What all these games do is subvert the standard archetype of the video game hero – a capable, powerful, self-assured warrior with clear motivations and an easily identifiable nemesis. In Alan Wake, the monsters are literal shadows and the narrative follows the torn pages of a novel he can’t remember writing; in the Silent Hill games there are always questions around how many of the horrors are real or imagined. In this way the best horror games also interrogate our relationship with onscreen characters – the way we’re simultaneously watching and embodying them in an ambiguous partnership where boundaries constantly collapse and reassemble in new forms.
Although Stephen King is often talked about as the major influence on the Alan Wake titles, another inspiration for series writer Sam Lake is much more interesting in this respect – David Lynch. The original title clearly had elements of Twin Peaks – the cold, remote town, the weird characters – but it also shared the over-riding Lynchian idea of reality, fantasy and horror all coexisting in the same spaces, with little logic in terms of how they interact. In Alan Wake 2, you play half the game as Saga Anderson, an FBI agent in the “real” world who is investigating ritualistic murders in Bright Falls. The interplay between her adventure and Alan’s represents what Lake and narrative designer Molly Maloney see as the close, compelling links between detective and horror fiction. They cite David Fincher’s movie Seven as a major influence, another narrative that asks questions about the nature of heroes and horror in a morally bankrupt world.
The best horror games are, at least partly, about video games themselves. They’re about what is going on between the player, the controller and the screen – a strange relationship no matter what you’re playing. There are, after all, creepy moments in even benign titles such as Super Mario, Pokémon or Animal Crossing – the immersive nature of games creating odd images, situations and fears with the lightest of material. A great example of this is Gone Home, the classic indie game about a young woman returning to her family home. It is purposefully designed to resemble a survival horror adventure for its first hour before we begin to realise it’s a relationship drama. A fascinating and well-constructed conceit.
So, yes, make sure you play a horror game this autumn, and think about why it’s scary, what tools it uses and why they work. Because the really frightening thing about horror games is how much they have to tell us.
What to play
Sticking with the horror theme, I somehow missed World of Horror in early access, but the finished game has been launched and I’m all over it. Created by Polish developer Panstasz, it’s a modular role-playing adventure, in which players investigate Lovecraftian monsters in a small Japanese town, with a selection of the available quests shuffled for each separate playthrough. The monochrome art style is crisp and uncanny, and the themes are clearly inspired by horror manga writer Junji Ito. An irresistibly idiosyncratic take on retro-tinged horror.

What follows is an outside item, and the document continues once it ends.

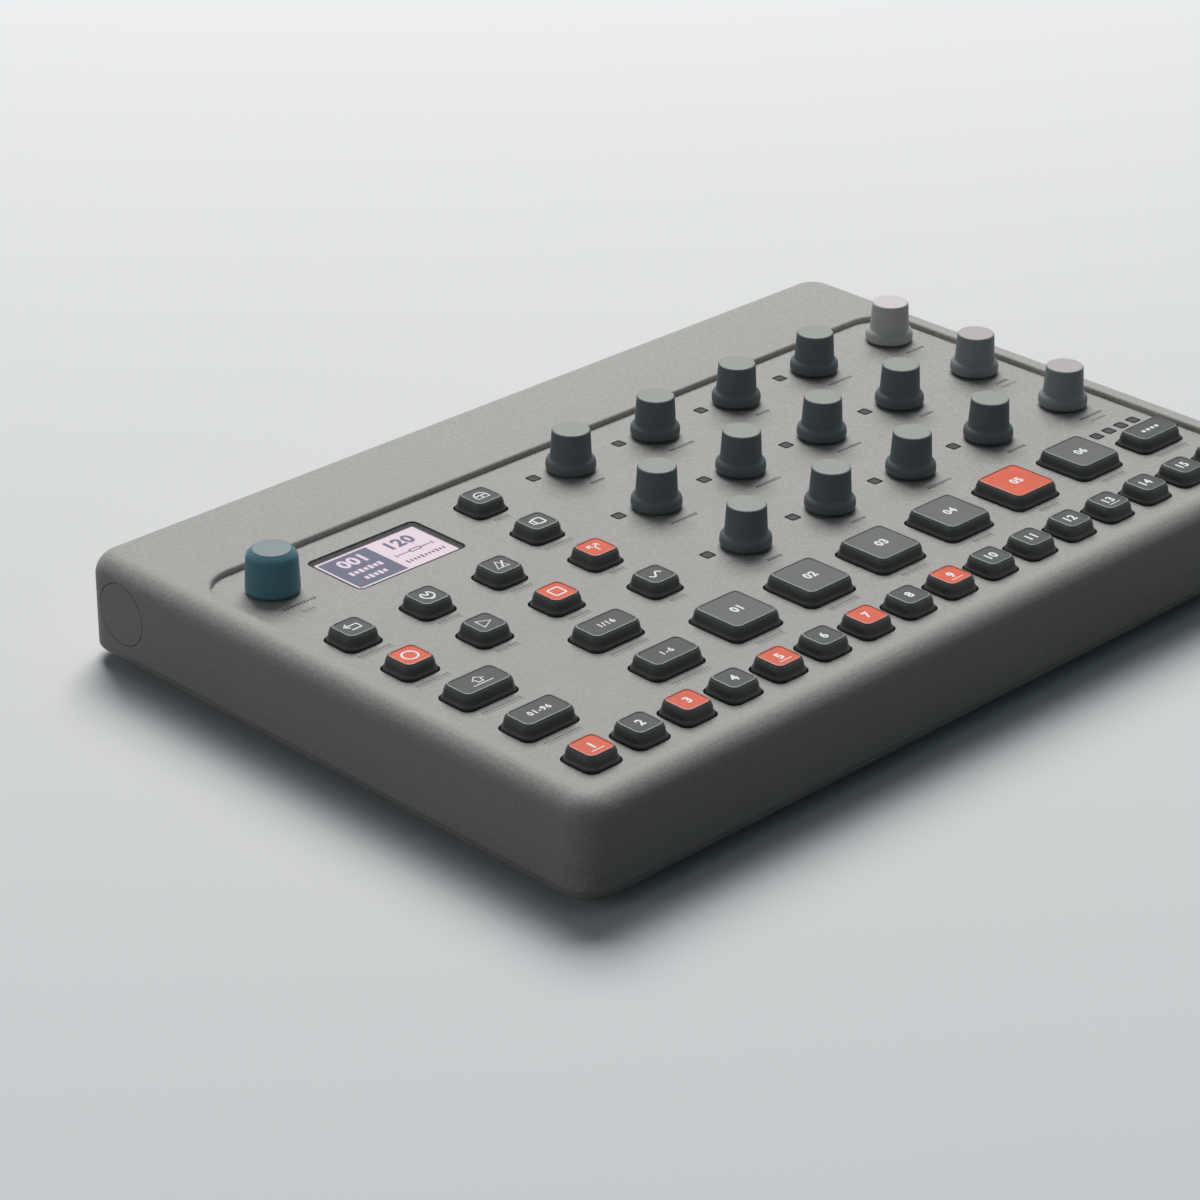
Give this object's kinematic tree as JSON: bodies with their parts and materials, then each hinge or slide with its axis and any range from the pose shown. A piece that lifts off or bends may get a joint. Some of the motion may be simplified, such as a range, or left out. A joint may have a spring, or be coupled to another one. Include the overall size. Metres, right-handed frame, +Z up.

Available on: PC, PS4/5, Switch
Playtime: 4-30 hours
What to read
There’s a big battle going on to dominate autumn game sales, and it looks like Marvel’s Spider-Man 2 has beaten Super Mario Bros Wonder in the UK physical sales chart. Apparently the new web-slinging adventure from Sony is not performing quite as well as God of War Ragnarök did, though it’s already the fourth-biggest physical retail release of the year behind Zelda, EA Sports FC 24 and Hogwarts Legacy. Meanwhile, Sonic Superstars entered the chart at No 4 – that’s what you get for going directly up against a Super Mario game in which the titular character can transform into an elephant.
On the subject of Super Mario Bros Wonder, I liked Digital Foundry’s technical review of the game, which looks at how well it utilises the now creaky Switch hardware, and explains its achievements in a readable way.
The BBC has a piece looking at anew programme to encourage game development in the Liverpool City area. The north-west has traditionally been a stronghold of game creation, with studios such as Psygnosis and Bizarre Creations making important contributions. The aim of the initiative, run by Liverpool City Region careers hub, is to forge connections between aspiring young developers and the industry.
I am fascinated by the growing interconnection between video games and high-end fashion brands. The latest example is a new Elden Ring range from luxury streetwear label ARK/8, which includes a faux-fur coat at £1,400. Sadly, there seems to be no attempt to replicate the Prisoner’s iron mask, which I feel would have gone down a storm on the catwalks of Paris and Milan.
What to click
Question Block
This one came in from Stuart Gallop on Twitter/X who asked:
“What is the next real Xbox X exclusive coming after Starfield? Something that may make people buy an Xbox!? I really can’t think of anything!”
Microsoft now has almost 40 studios under its Xbox banner thanks to the conclusion of the Activision Blizzard deal, so this should have been easier to answer than it was. The first games that popped into my head were the Fable reboot and Forza Horizon 6 from Playground Games, and Rare’s next big adventure Everwild, but they’re all a couple of years away. There are a several Xbox console exclusives due for launch in 2024 including Stalker 2: Heart of Chornobyl, Senua’s Saga: Hellblade II, Avowed, Dungeons of Hinterberg, South of Midnight, Towerborne and Clockwork Revolution, all of which looked interesting when they were revealed at the Xbox showcase, but I’m not sure any of those are hardware-shifters in themselves. So unless Microsoft pulls out an incredible surprise next year, I’m going to have to go with the next Forza Horizon, which could zoom into 2024, but I suspect will power-drift toward 2025.